The document also suggests allowing foreign trade agents to pay directly 10% of a foreign trade contract amount to the social stabilising fund without entering into contractual relations with the Social Reserve Fund.

The decree «On Effective Means of Regulating the Importation of Some Works and Services to the PMR» will come into effect 7 days after its official publishing.

The government has approved one more decree «On introduction of special customs duties» providing for fixing a special customs duty at an amount of 10% of the customs value of the goods imported to the PMR in compliance with foreign trade contracts signed with offshore organisations.

The special customs duty of 10% will also be imposed on some agricultural products, chiefly crops and oil-bearing crops exported from Pridnestrovie in accordance with foreign trade contracts signed with offshore companies. At the same time, the agricultural exporters whose profits from selling their own products are no less than 70% are exempted from the duty.

The benefit is also granted to the industrial enterprises importing goods, raw materials and equipment for their own production and exporting finished products.

«Customs duty revenues will be placed to the social stabilising fund and be used exclusively for paying salaries and pensions," underscored Maya Parnas, adding that this decree would come into force on the day following the day of official publication.

The finance minister, Yelena Girzhul, said that in 9 months of 2015 over 2.2 billion roubles had come to the budget revenue.

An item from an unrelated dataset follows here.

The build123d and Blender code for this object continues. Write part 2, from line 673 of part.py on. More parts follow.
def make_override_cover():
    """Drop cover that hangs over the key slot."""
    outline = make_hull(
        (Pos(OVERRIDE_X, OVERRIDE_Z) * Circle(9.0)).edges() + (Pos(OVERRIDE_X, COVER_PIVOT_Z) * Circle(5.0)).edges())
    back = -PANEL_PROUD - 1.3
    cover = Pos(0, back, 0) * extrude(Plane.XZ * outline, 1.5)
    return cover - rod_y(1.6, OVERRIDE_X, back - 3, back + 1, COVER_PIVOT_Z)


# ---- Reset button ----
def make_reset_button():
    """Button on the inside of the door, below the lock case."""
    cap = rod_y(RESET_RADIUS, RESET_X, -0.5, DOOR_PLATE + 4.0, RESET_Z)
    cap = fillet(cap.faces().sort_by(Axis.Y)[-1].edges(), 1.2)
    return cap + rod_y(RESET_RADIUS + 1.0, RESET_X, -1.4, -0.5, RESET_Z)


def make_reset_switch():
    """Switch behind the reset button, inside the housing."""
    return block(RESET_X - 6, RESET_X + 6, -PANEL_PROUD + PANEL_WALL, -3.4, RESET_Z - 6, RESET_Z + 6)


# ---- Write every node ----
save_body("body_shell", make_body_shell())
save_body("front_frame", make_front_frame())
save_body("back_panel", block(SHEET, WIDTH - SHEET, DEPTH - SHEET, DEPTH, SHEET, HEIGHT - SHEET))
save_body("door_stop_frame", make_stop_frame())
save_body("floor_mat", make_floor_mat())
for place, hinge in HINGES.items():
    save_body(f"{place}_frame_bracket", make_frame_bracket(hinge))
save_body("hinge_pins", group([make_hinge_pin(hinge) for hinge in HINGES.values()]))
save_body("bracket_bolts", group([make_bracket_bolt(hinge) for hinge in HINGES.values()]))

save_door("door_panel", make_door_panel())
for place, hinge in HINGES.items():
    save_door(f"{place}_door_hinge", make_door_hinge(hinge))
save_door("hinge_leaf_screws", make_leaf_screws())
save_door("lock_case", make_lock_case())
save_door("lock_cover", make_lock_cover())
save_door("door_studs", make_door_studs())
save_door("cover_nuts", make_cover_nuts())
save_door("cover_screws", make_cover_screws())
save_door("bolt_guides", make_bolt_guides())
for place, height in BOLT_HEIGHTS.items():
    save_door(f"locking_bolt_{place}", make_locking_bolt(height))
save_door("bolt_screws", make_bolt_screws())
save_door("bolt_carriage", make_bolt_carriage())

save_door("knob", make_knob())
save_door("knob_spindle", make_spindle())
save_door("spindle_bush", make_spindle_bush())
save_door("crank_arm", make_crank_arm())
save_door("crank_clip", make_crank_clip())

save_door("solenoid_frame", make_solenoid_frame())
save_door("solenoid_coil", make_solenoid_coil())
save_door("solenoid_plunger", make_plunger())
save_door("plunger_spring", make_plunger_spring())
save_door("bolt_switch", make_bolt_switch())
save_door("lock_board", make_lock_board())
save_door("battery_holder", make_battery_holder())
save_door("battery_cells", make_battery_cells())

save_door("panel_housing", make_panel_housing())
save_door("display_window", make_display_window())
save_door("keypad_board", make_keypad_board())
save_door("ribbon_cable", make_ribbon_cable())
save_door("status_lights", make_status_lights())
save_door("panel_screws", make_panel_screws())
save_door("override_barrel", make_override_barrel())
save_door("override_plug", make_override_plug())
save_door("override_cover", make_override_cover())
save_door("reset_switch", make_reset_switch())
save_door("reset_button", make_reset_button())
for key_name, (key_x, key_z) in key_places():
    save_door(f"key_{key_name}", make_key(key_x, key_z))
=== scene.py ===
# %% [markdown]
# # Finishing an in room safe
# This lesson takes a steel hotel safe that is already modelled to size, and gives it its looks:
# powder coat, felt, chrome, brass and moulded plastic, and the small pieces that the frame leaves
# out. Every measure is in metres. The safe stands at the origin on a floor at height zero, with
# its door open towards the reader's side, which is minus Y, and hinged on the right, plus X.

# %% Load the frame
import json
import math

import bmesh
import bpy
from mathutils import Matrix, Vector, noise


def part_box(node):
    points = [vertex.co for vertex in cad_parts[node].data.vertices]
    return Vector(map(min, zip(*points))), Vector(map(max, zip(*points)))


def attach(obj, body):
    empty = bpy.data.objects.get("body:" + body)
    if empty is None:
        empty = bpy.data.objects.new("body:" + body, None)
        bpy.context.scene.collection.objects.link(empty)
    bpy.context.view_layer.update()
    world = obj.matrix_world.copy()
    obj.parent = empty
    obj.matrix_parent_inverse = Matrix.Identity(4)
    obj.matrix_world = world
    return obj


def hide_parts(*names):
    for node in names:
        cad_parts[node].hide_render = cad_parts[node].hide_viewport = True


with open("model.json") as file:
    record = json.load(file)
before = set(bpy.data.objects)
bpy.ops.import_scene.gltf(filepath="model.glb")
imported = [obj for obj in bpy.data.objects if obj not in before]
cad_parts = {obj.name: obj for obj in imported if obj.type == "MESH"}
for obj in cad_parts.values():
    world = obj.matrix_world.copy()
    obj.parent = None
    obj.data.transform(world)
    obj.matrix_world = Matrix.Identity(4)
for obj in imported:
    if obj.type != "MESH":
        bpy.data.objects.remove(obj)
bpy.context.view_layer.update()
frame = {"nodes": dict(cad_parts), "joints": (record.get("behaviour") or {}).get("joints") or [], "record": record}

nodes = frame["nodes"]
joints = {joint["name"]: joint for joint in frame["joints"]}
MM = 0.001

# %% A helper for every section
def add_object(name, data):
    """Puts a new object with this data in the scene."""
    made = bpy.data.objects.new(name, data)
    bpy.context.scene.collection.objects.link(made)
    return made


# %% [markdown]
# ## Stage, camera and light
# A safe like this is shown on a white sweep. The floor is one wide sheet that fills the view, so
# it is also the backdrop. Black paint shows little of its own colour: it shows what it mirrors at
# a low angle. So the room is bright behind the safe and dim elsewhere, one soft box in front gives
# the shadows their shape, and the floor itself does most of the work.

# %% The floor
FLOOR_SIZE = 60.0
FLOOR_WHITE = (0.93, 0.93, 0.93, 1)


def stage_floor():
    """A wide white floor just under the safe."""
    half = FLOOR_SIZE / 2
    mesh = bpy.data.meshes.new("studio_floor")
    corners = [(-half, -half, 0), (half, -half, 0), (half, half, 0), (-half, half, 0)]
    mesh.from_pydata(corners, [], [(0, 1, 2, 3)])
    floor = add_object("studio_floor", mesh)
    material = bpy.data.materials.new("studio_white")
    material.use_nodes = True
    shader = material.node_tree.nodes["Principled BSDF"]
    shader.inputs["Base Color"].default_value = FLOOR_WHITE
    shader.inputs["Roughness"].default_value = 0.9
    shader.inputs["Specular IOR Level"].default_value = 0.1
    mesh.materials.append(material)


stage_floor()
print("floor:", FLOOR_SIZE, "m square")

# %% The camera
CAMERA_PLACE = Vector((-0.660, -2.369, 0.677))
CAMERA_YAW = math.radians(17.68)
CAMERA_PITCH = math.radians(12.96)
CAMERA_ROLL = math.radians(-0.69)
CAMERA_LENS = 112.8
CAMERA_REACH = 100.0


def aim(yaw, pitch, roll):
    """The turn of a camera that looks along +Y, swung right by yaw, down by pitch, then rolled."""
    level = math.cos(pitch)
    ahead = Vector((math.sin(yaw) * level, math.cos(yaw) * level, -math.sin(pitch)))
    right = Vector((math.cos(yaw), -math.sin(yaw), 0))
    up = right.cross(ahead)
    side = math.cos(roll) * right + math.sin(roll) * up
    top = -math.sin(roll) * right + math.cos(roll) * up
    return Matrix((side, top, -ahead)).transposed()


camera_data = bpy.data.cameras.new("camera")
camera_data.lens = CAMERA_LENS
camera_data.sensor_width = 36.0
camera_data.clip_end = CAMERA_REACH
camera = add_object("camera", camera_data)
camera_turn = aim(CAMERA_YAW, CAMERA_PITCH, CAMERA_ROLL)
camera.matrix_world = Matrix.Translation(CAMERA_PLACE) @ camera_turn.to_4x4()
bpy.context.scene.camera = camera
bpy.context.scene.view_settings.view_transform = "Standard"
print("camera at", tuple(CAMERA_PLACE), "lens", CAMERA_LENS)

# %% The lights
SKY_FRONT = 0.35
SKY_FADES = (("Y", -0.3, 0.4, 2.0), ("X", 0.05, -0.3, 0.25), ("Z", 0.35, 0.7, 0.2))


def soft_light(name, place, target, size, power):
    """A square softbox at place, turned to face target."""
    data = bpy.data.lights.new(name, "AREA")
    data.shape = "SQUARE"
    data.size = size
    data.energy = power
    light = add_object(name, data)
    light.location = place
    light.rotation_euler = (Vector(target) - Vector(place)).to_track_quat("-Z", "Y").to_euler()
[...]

And at the same time, about 2.8 million roubles would be allocated for the payment of salaries, pensions and allowances. The excess of revenue over expenditure amounted to 922 million roubles. Taking into account salary and pension arrears of 672 million roubles, the excess amounted to $1.185 billion roubles.

The tax revenues of the Unitary State Social Insurance Fund amounted to 946 million roubles in this period, whereas over 1.5 billion roubles were allocated to the provision of pensions.

«In order to provide the financing of social items in full, tax revenues should be increased by 50% at all levels. Correspondingly, the Ministry of Finance believes that the approval of these decrees will help to pay off in full or partially the existing debt and realise the president's instruction aimed at paying salaries and pensions at an amount of 80% from 1 October," noted Yelena Girzhul.